The last level is Knife Grownup. A Knife Grownup is someone who can be trusted to own and operate a knife in close proximity to another person without stabbing them. Repeatedly. For a long time. Almost no one gets put on this list, because women have seen just about every man they know stab people on multiple occasions, and even if they didn’t mean to it’s just safer to keep an eye on them. If a woman is exceptionally lucky, she might know five men who are Knife Grownups. If she’s very unlucky, she might not know any.

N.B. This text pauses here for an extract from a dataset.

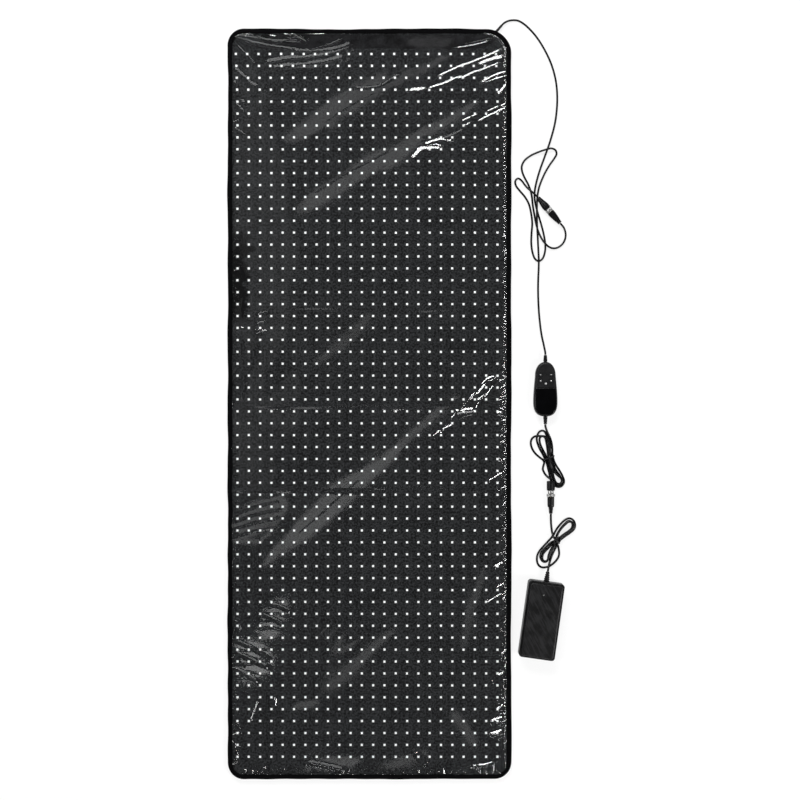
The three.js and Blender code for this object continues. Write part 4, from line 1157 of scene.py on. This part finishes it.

Different not-cis-men draw their lines differently. Some insist, rightly, that they will only associate with Knife Grownups, and accept that this means not associating with cis men, mostly. Others prioritize intent and are willing to include Knife Toddlers in their circles, because they have empathy for the fact that Knife Toddlers don’t MEAN to hurt people, and it’s not men’s fault that society never taught them how not to stab people. Heck, some women keep Knife Toddlers around simply because they feel that SOMEONE has to do the laborious, thankless work of raising Knife Toddlers into Knife Elementary Schoolers and Knife Teenagers. Or even just because they’d rather keep an eye on the unsafe people with knives than not watch them and get stabbed by surprise.
Both parables are true. In both parables, not-cis-men have been opening up, naming the people who stabbed them and showing you their scars. They do this in the hopes that cis men can learn to STOP STABBING THEM, and in order to find support from people like them who have been stabbed in ways they didn’t know about. We are raw, and in pain, and bleeding. And to top it all off, we don’t know which of you we can trust. Aside from an exceptionally small handful of guys, we don’t know who is going to stab us. And the more we open up, the more we learn some of the guys who seemed the LEAST likely to stab us were actually stabbing us all along.